Makes your blood run cold, doesn't it?

     This was Dan Brown's insight when he made the 
villain of THE DA VINCI CODE a sociopathic albino 
murderer who kills on command of an Opus Dei priest. 
Brown, who is pretty reclusive himself, wisely avoids 
interviews but insists that the novel is based on solid 
history and thorough research, which taught him that the 
Church has been lying about Jesus from the start, that it 
burned five million women for witchcraft in the Middle 
Ages, and so forth.

     Most of Brown's "research" consisted of lifting such 
howlers from another book, whose author brought a 
plagiarism suit against his publisher; Brown himself 
wasn't a defendant, but he should have been embarrassed. 
It appears, however, that he is pretty much impossible to 
embarrass, like people who report their conversations 
with extraterrestrials on talk radio midway between 
midnight and dawn.
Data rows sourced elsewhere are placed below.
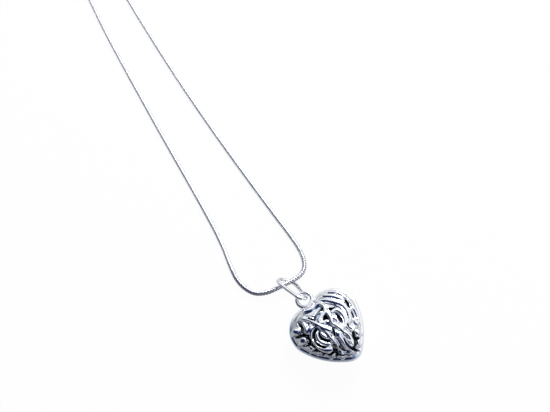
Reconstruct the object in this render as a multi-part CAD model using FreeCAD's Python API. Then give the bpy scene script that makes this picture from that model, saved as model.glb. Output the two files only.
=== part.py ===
import FreeCAD, Part
import math
import os

# Necklace: a hollow puffed filigree heart on a teardrop link, on a round snake chain that closes in a
# lobster clasp. Millimetres. +Z is up from the table, +Y runs from the heart's tip to its eye.
V = FreeCAD.Vector
UP = V(0, 0, 1)

# heart: two pierced domes, soldered to a seam band
heart_half_width = 9.0
heart_length = 17.5
lobe_radius = 5.9
tip_radius = 3.2
side_radius = 18.0
cleft_radius = 1.4
dome_height = 4.7
wall = 0.9
crown_share = 0.22
seam_half = 0.25
seam_proud = 0.12
heart_roll = -15.0
fair_levels = (0.0, 0.3, 0.55, 0.75, 0.88, 0.96, 1.0)

# eye ring, soldered into the cleft
eye_radius = 1.8
eye_wire = 1.0
eye_bite = 0.3

# teardrop link between the eye and the chain
link_wire = 0.85
link_narrow = 1.6
link_wide = 2.6
link_span = 6.2
link_azimuth = 5.8
link_drop = 24.2
link_turn = 54.6
link_pull = 0.3
chain_in_link = (0.63, -0.44)

# snake chain
chain_diameter = 1.2
chain_station = V(0.975, 12.01, 2.172)
station_run = 5.6
station_heading = -9.2

# end caps and the loops soldered to them
strand_gap = 12.4
clasp_turn = -12.0
mouth_place = V(35.92, 193.1, 0)
cap_radius = 0.95
cap_length = 3.4
cap_edge = 0.15
loop_radius = 1.0
loop_wire = 0.5

# rings
jump_radius = 1.75
jump_wire = 0.5
jump_heading = 52.0
end_radius = 2.3
end_wire = 0.5

# lobster clasp
clasp_height = 1.4
clasp_eye_radius = 1.0
clasp_eye_wire = 0.6
hook_radius = 1.75
hook_width = 0.9
hook_thickness = 0.8
hook_start = 150.0
hook_end = 380.0
body_thickness = 2.0
body_width = 3.0
slot_width = 1.0
lever_width = 0.7
lever_thickness = 0.8
lever_start = 24.0
lever_end = 118.0
lever_gap = 0.12
lever_travel = 12.0
pivot_angle = 126.0
pin_radius = 0.3
pin_clearance = 0.05
hub_radius = 0.62
tab_length = 1.5
spring_wire = 0.22
ring_in_hook = 0.4
ring_in_hook_angle = -35.0
ring_in_loop = 0.12


def on_circle(centre, radius, degrees, z=0.0):
    a = math.radians(degrees)
    return V(centre.x + radius * math.cos(a), centre.y + radius * math.sin(a), z)


def arc(centre, radius, start, end, z=0.0):
    middle = (start + end) / 2
    ends = [on_circle(centre, radius, a, z) for a in (start, middle, end)]
    return Part.Arc(*ends).toShape()


def slab(edges, low, high):
    face = Part.Face(Part.Wire(edges))
    face.translate(V(0, 0, low))
    return face.extrude(V(0, 0, high - low))


# --- heart ---------------------------------------------------------------------------------------

lobe_x = heart_half_width - lobe_radius
lobe_centre = V(lobe_x, 0, 0)
tip_y = lobe_radius - heart_length
tip_centre = V(0, tip_y + tip_radius, 0)
cleft_centre = V(0, math.sqrt((lobe_radius + cleft_radius) ** 2 - lobe_x ** 2), 0)
cleft_y = cleft_centre.y - cleft_radius
puff_centre = V(0, (lobe_radius + tip_y) * 0.3, 0)


def side_centre():
    """Centre of the long side arc, which touches the lobe circle and the tip circle from outside."""
    near = side_radius - lobe_radius
    far = side_radius - tip_radius
    line = tip_centre - lobe_centre
    gap = line.Length
    along = (gap ** 2 + near ** 2 - far ** 2) / (2 * gap)
    off = math.sqrt(near ** 2 - along ** 2)
    line.normalize()
    return lobe_centre + line * along + V(line.y, -line.x, 0) * off


def heading(start, end):
    return math.degrees(math.atan2(end.y - start.y, end.x - start.x))


def half_outline(middle):
    """Right half of the outline: cleft, lobe, side and tip, as tangent arcs."""
    cleft_turn = heading(cleft_centre, lobe_centre)
    lobe_top = heading(lobe_centre, cleft_centre)
    lobe_low = heading(middle, lobe_centre)
    side_low = heading(middle, tip_centre)
    return [
        arc(cleft_centre, cleft_radius, -90, cleft_turn),
        arc(lobe_centre, lobe_radius, lobe_top, lobe_low),
        arc(middle, side_radius, lobe_low, side_low),
        arc(tip_centre, tip_radius, side_low, -90),
    ]


def heart_outline():
    right = half_outline(side_centre())
    left = [edge.mirror(V(0, 0, 0), V(1, 0, 0)) for edge in right]
    return Part.Wire(Part.__sortEdges__(right + left))


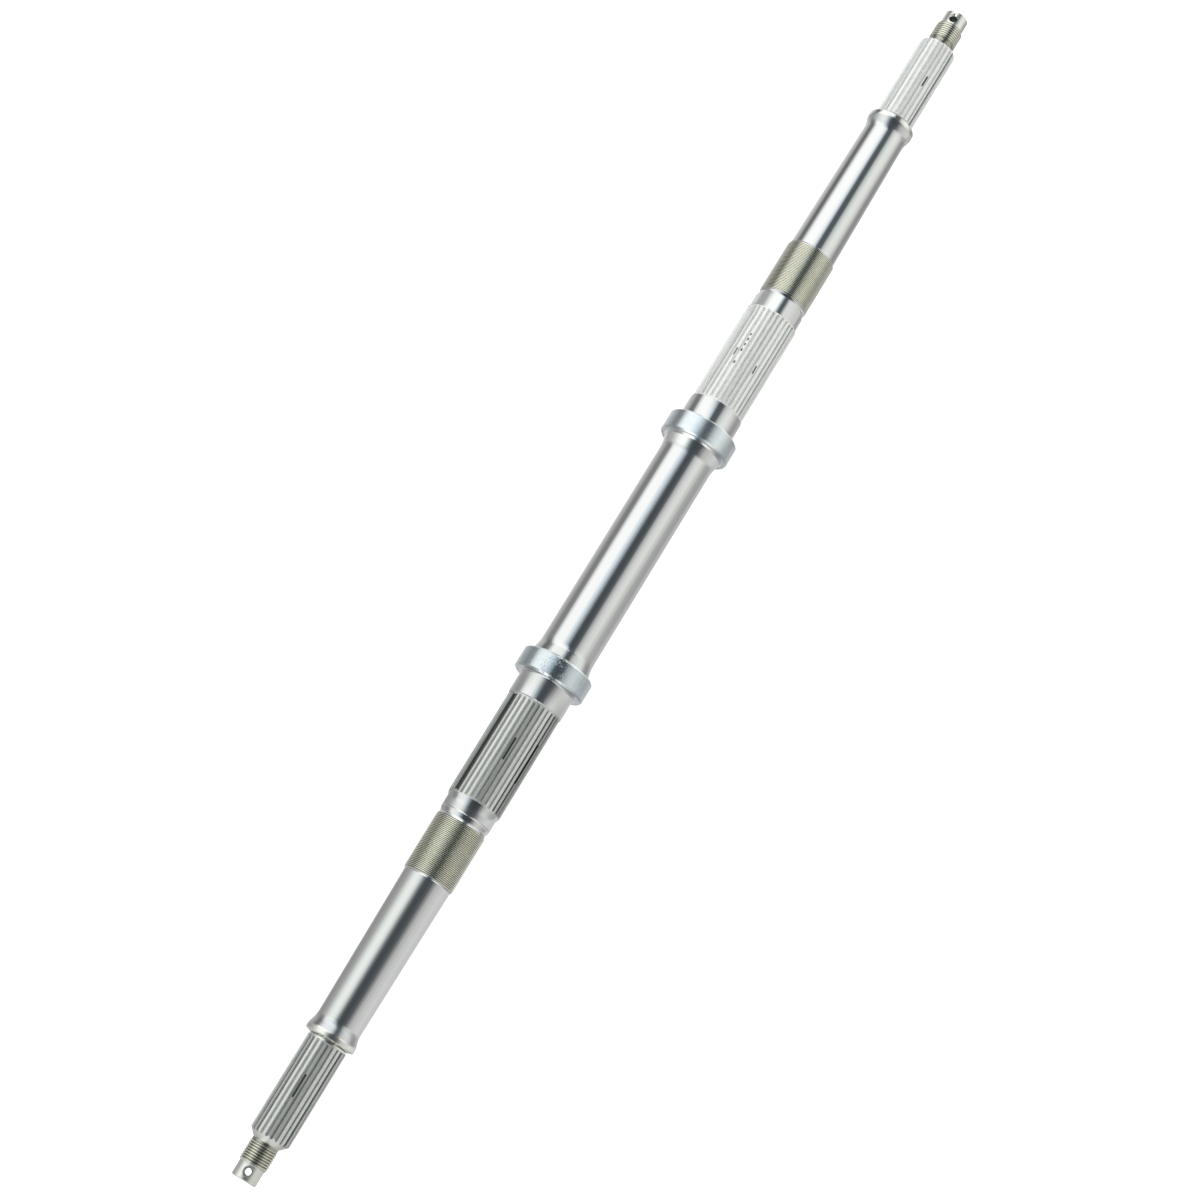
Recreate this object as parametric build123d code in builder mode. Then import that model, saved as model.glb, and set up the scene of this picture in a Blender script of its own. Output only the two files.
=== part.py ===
from build123d import *
import os

# Splined axle shaft: one turned steel bar with two rolled splines on each half.
# It lies along X with its middle at the origin and +Z up. The halves are mirror
# images, apart from the turn of the hub spline and of the cross hole at each end,
# and one scribed ring.
# All lengths are millimetres; a width or length runs along X.

# Middle tube and its flare up to the collar
tube_dia = 34.5
tube_half_length = 70.5
collar_flare_length = 6.8
collar_flare_rise = 1.4
collar_flare_blend = 22.0
collar_face_gap = 1.15

# Collar and bearing seat
collar_dia = 45.3
collar_width = 13.6
collar_chamfer = 1.05
seat_dia = 35.0
seat_width = 14.9
seat_fillet = 1.3
seat_chamfer = 0.5

# Inner spline, with a turned lead-in at its outer end
inner_teeth = 32
inner_tip_dia = 33.8
inner_length = 67.7
inner_lead_length = 2.1
inner_end_margin = 0.45

# Plain land, relief groove and large thread (plain at its major diameter)
land_dia = 31.85
land_length = 7.9
groove_side = 1.9
groove_floor = 0.7
groove_dia = 30.1
large_thread_dia = 31.9
large_thread_length = 35.2
large_thread_chamfer = 1.2

# Tapered outer tube and the flared shoulder behind the hub spline
taper_big_dia = 29.9
taper_small_dia = 27.5
taper_length = 95.0
shoulder_flare_length = 5.8
shoulder_flare_blend = 17.5
shoulder_dia = 31.0
shoulder_width = 3.15
shoulder_crown = 7.0
shoulder_chamfer = 0.45
shoulder_face_length = 1.15
neck_dia = 23.3
neck_width = 0.9

# Hub spline, open through the 45 degree cone at its outer end
hub_teeth = 23
hub_tip_dia = 24.6
hub_length = 58.6
hub_end_margin = 0.2
left_hub_turn = 0.0
right_hub_turn = 3.6

# One tooth space, the same on both splines
space_depth = 1.05
space_top_width = 2.15
space_root_width = 0.48
run_out_radius = 1.75

# End thread (plain at its major diameter) and the relief behind it
relief_dia = 16.2
relief_width = 1.3
end_thread_dia = 17.9
end_thread_length = 11.3
end_thread_chamfer = 0.6

# Tip with its countersunk cross hole for a cotter pin
tip_dia = 15.4
tip_length = 9.2
tip_chamfer = 0.6
cotter_dia = 4.2
cotter_from_end = 5.35
countersink_dia = 6.65
left_cotter_turn = 0.0
right_cotter_turn = -11.0

# Scribed ring on the left land
ring_from_groove = 0.9
ring_width = 0.6
ring_depth = 0.18

# Stations along X, from the middle outwards
x_flare = tube_half_length
x_flare_end = x_flare + collar_flare_length
x_collar = x_flare_end + collar_face_gap
x_seat = x_collar + collar_width
x_inner = x_seat + seat_width
x_inner_end = x_inner + inner_length
x_land = x_inner_end + inner_lead_length
x_groove = x_land + land_length
x_floor = x_groove + groove_side
x_floor_end = x_floor + groove_floor
x_large = x_floor_end + groove_side
x_large_end = x_large + large_thread_length
x_taper = x_large_end + large_thread_chamfer
x_taper_end = x_taper + taper_length
x_shoulder = x_taper_end + shoulder_flare_length
x_shoulder_end = x_shoulder + shoulder_width
x_neck = x_shoulder_end + shoulder_face_length
x_hub = x_neck + neck_width
x_hub_end = x_hub + hub_length
x_relief = x_hub_end + (hub_tip_dia - relief_dia) / 2
x_end_thread = x_relief + relief_width
x_end_thread_end = x_end_thread + end_thread_length
x_tip = x_end_thread_end + (end_thread_dia - tip_dia) / 2
x_end = x_tip + tip_length


def tooth_space(tip_dia, start, length, closed_ends):
    """Cutter for one tooth space, lying along local Z with its root towards the axis.

    The floor of the space rises in an arc at each closed end.
    """
    root = tip_dia / 2 - space_depth
    spread = space_top_width - space_root_width
    top_half_width = space_root_width / 2 + spread
    with BuildPart() as space:
        with BuildSketch(Plane.XY.offset(start)):
            with BuildLine():
                Line((root, -space_root_width / 2), (root + 2 * space_depth, -top_half_width))
                Line((root + 2 * space_depth, -top_half_width), (root + 2 * space_depth, top_half_width))
                Line((root + 2 * space_depth, top_half_width), (root, space_root_width / 2))
                Line((root, space_root_width / 2), (root, -space_root_width / 2))
            make_face()
        extrude(amount=length)
        floor_ends = space.edges().filter_by(Axis.Y).group_by(Axis.X)[0].sort_by(Axis.Z)
        fillet(floor_ends[:closed_ends], radius=run_out_radius)
    return space.part


inner_space = tooth_space(
    inner_tip_dia, x_inner + inner_end_margin, inner_length - 2 * inner_end_margin, 2
)
hub_space = tooth_space(
    hub_tip_dia, x_hub + hub_end_margin, hub_length + 2 * space_depth, 1
)

with BuildPart() as splined_shaft:
    # Right half of the turned form
    with BuildSketch(Plane.XZ) as outline:
        with BuildLine():
            Polyline(
                (0, 0),
                (0, tube_dia / 2),
                (x_flare, tube_dia / 2),
                (x_flare_end, tube_dia / 2 + collar_flare_rise),
                (x_collar, tube_dia / 2 + collar_flare_rise + collar_face_gap),
                (x_collar, collar_dia / 2 - collar_chamfer),
                (x_collar + collar_chamfer, collar_dia / 2),
                (x_seat - collar_chamfer, collar_dia / 2),
                (x_seat, collar_dia / 2 - collar_chamfer),
                (x_seat, seat_dia / 2),
                (x_inner - seat_chamfer, seat_dia / 2),
                (x_inner, inner_tip_dia / 2),
                (x_inner_end, inner_tip_dia / 2),
                (x_land, land_dia / 2),
                (x_groove, land_dia / 2),
                (x_floor, groove_dia / 2),
                (x_floor_end, groove_dia / 2),
                (x_large, large_thread_dia / 2),
                (x_large_end, large_thread_dia / 2),
                (x_taper, taper_big_dia / 2),
                (x_taper_end, taper_small_dia / 2),
                (x_shoulder, shoulder_dia / 2),
                (x_shoulder_end - shoulder_chamfer, shoulder_dia / 2),
                (x_shoulder_end, shoulder_dia / 2 - shoulder_chamfer),
                (x_neck, neck_dia / 2),
                (x_hub, neck_dia / 2),
                (x_hub, hub_tip_dia / 2),
                (x_hub_end, hub_tip_dia / 2),
                (x_relief, relief_dia / 2),
                (x_end_thread, relief_dia / 2),
                (x_end_thread + end_thread_chamfer, end_thread_dia / 2),
                (x_end_thread_end, end_thread_dia / 2),
                (x_tip, tip_dia / 2),
                (x_end - tip_chamfer, tip_dia / 2),
                (x_end, tip_dia / 2 - tip_chamfer),
                (x_end, 0),
                close=True,
            )
        make_face()
        for x, dia, blend in (
            (x_flare, tube_dia, collar_flare_blend),
            (x_seat, seat_dia, seat_fillet),
            (x_taper_end, taper_small_dia, shoulder_flare_blend),
            (x_shoulder, shoulder_dia, shoulder_crown),
        ):
            fillet(outline.vertices().sort_by_distance((x, dia / 2, 0))[0], radius=blend)
    revolve(axis=Axis.X)

    # Inner spline: one of its tooth spaces faces +Z
    with Locations(Plane.YZ):
        with PolarLocations(0, inner_teeth, start_angle=90):
            add(inner_space, mode=Mode.SUBTRACT)

    # Left half
    mirror(about=Plane.YZ)

    # Hub spline at each end: before its turn, one of its teeth faces +Z
    for side, turn in ((-1, left_hub_turn), (1, right_hub_turn)):
        facing_out = Plane((0, 0, 0), x_dir=(0, side, 0), z_dir=(side, 0, 0))
        first_space = 90 + 180 / hub_teeth + side * turn
        with Locations(facing_out):
            with PolarLocations(0, hub_teeth, start_angle=first_space):
                add(hub_space, mode=Mode.SUBTRACT)

    # Cross hole at each tip, countersunk at both mouths
    for side, turn in ((-1, left_cotter_turn), (1, right_cotter_turn)):
        for flip in (0, 180):
            mouth = Plane.XY.rotated((turn + flip, 0, 0)).offset(tip_dia / 2)
            with Locations(mouth * Pos(side * (x_end - cotter_from_end), 0, 0)):
                CounterSinkHole(cotter_dia / 2, countersink_dia / 2)

    # Scribed ring on the left land
    with BuildSketch(Plane.XZ):
        with Locations((-(x_groove - ring_from_groove), land_dia / 2)):
            Rectangle(ring_width, 2 * ring_depth)
    revolve(axis=Axis.X, mode=Mode.SUBTRACT)

splined_shaft.part.label = "splined_shaft"
os.makedirs("parts", exist_ok=True)
export_step(splined_shaft.part, "parts/splined_shaft.step")
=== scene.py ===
# %% [markdown]
# # A splined axle shaft
# The real thing is one steel bar, turned on a lathe. Its splines were rolled in,
# its threads cut, its bearing seats ground and its tips cross-drilled for cotter
# pins. This lesson builds it the same way round: a blank is turned first, then
# tooth spaces, thread grooves and holes are cut out of it.
#
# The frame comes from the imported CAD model, so the first step is to load it and to
# keep its box. The looks may not grow past that box.

import math

import bpy
from mathutils import Matrix, Vector


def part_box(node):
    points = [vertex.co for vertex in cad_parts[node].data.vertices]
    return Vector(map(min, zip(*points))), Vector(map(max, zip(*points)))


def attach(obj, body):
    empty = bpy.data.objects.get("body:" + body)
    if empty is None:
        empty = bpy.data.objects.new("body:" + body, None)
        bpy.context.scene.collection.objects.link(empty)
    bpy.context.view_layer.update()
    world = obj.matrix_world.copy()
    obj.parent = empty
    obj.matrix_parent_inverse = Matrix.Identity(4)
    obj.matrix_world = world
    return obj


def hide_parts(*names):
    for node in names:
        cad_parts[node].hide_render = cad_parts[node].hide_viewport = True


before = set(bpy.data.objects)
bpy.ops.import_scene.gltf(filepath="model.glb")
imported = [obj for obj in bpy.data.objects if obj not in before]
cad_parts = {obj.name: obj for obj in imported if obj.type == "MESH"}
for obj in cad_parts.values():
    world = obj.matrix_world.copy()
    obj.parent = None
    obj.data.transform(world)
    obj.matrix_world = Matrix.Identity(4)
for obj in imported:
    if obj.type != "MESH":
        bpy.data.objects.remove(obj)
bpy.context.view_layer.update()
low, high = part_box("splined_shaft")
print("CAD shaft, mm:", [round(1000 * (b - a), 2) for a, b in zip(low, high)])

# %% [markdown]
# Lengths on a drawing of such a shaft are millimetres and Blender's are metres, so
# every size below is written in millimetres and multiplied once, where a mesh is
# made. The first group holds radii, which are half the drawing's diameters. The two
# halves of the shaft have the same steps, so only the right half is listed in the
# second group: a name, then where the step starts along X from the middle.

# %% Sizes from the drawing
MM = 0.001
TUBE, COLLAR, SEAT, INNER_TIP = 34.5 / 2, 45.3 / 2, 35.0 / 2, 33.8 / 2
LAND, GROOVE, LARGE_THREAD = 31.85 / 2, 30.1 / 2, 31.9 / 2
TAPER_BIG, TAPER_SMALL, SHOULDER, NECK = 29.9 / 2, 27.5 / 2, 31.0 / 2, 23.3 / 2
HUB_TIP, RELIEF, END_THREAD, TIP = 24.6 / 2, 16.2 / 2, 17.9 / 2, 15.4 / 2

X_FLARE, X_FLARE_END, X_COLLAR, X_SEAT = 70.5, 77.3, 78.45, 92.05
X_INNER, X_INNER_END, X_LAND, X_GROOVE = 106.95, 174.65, 176.75, 184.65
X_FLOOR, X_FLOOR_END, X_LARGE, X_LARGE_END = 186.55, 187.25, 189.15, 224.35
X_TAPER, X_TAPER_END, X_SHOULDER, X_SHOULDER_END = 225.55, 320.55, 326.35, 329.5
X_NECK, X_HUB, X_HUB_END, X_RELIEF = 330.65, 331.55, 390.15, 394.35
X_END_THREAD, X_END_THREAD_END, X_TIP, X_END = 395.65, 406.95, 408.2, 417.4
print("length by the drawing, mm:", 2 * X_END)

# %% [markdown]
# Blender's operators act on whatever is selected, and the loader leaves the CAD
# nodes selected. Small helpers keep that under control: one selects nothing, one
# selects a single piece, and one picks faces or edges of a piece by a rule. Two more
# clean a piece's mesh and cut a tool out of a body.

# %% Helpers for clean modelling
def deselect():
    """Leave edit mode and select nothing."""
    if bpy.context.object and bpy.context.object.mode != "OBJECT":
        bpy.ops.object.mode_set(mode="OBJECT")
    bpy.ops.object.select_all(action="DESELECT")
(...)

There is no sign that he has ever 
read, say, the New Testament.

     To make a long story short -- no, it can't be done. 
Let's just move on. The aggrieved author lost his suit, 
Brown's borrowing of his crackpot ideas was deemed no 
violation of copyright, and the movie version of his 
mega-bestseller (starring Tom Hanks, directed by Ron 
Howard) is ready for release.

     So now TIME magazine has done a cover story on Opus 
Dei, conceding that Brown's assertions are a bit 
over-the-top and finding no evidence that its members 
commit murders more frequently than, say, members of 
Satanic sects. Nor can it be definitely linked to the 
events of September 11, 2001 (though it does oppose 
contraception). The truth will out.

     If TIME winds up making Opus Dei sound 
disappointingly innocuous after all, Terry Eagleton, 
writing in HARPER'S, agrees with Brown and then some. 
Eagleton is a veteran Marxist literary critic, raised 
Catholic, and if the Marxist dream has faded, he has kept 
his dialectical fangs sharpened. Now getting long in the 
fang himself, Eagleton fumes that the organization is 
"right-wing," had ties to the Franco regime, and does not 
conform to Current Feminist Guidelines in separating the 
sexes, with -- gasp! -- males in authority. The gulags 
may be closed now, but you can bet that Eagleton will be 
the last to betray the Revolution.


Rumsfeld's War

     Washington's warriors have been turning on each 
other, with retired generals calling for the removal of 
Defense Secretary Donald Rumsfeld for gross mismanagement 
of the Iraq war and President Bush once more expressing 
the highest confidence in him. The more basic question is 
whether this war should have been launched in the first 
place; and lurking in the debate is the further question 
of whether the war should be extended to Iran.

     Evidently the professional military men are deeply 
uneasy about this administration. Normally they tend to 
be conservative Republicans, so the situation is unusual; 
some civilian hawks are muttering about "mutiny," 
"revolt," and "insubordination." But this misses the 
point; the officers want to win the war, and they think 
Rumsfeld and, by implication, Bush are losing it.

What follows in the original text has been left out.